Any costs of living, energy etc., go into the automatic COLA increases to their salaries keeping them whole while millions of others needlessly suffer.

They recklessly propose creating millions of economic refugees in order to avoid the possibility of a few less owls?

They also require no assessment of effectiveness along the way.

It appears they are content watching the implementation of any and all punitive policies over a long period of time without anything but a [false] presumption that they are accomplishing anything at all.

They advise us that this is the only choice we are legally allowed to make.

The tyranny they impose has failed, is failing, and will fail in all its putative goals.

This particular atrocity of government is only one of thousands just like it, and it is why we need to throw the bastards out.

14 Sep 2010, 8:13am
by bear bait


The definitive study would be the one that quantifies the negative impacts of doing owl census work. People in the forest calling owls. Or is it hunters in the blind calling ducks? And to entice the owl, bait with a tethered mouse. Or fill the pond with cracked corn. Then come back to the same owl, time after time, totally habituating it to humans. In time, all you need to call an owl is pickup head lights down the spur road, or slam the pickup door. Pavlov’s owl will come a flyin’ to get the mouse morsel surely to be provided. All this works well until you hoot the owl, and the owl hoots back, and then the Great Horned owl tunes in, and the chase is on.

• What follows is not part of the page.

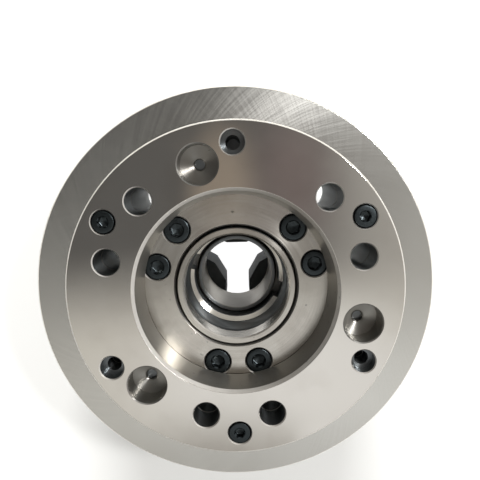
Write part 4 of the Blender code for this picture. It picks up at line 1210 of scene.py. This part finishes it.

It could turn out, you know, that censusing the owls could be doing more to harm them than any other single human caused factor. And possible the reason for their decline. The Taming of the Spotted Owl…

So we have hatchery raised condors and peregrines. Why not owls? Oh, I get it!!!! Eureka!!! Owls are not the problem. It is human impacts on forests that is the problem, and the owl is just the handy surrogate, “canary in the coal mine.” So is owl calling, owl chasing, owl census taking, more harmful than logging? Time to get some of the EAJA money. It is time for the USFS and USFWS to prove that it is not… Sue the bastards. Sooner than later. Save the Owls!!!!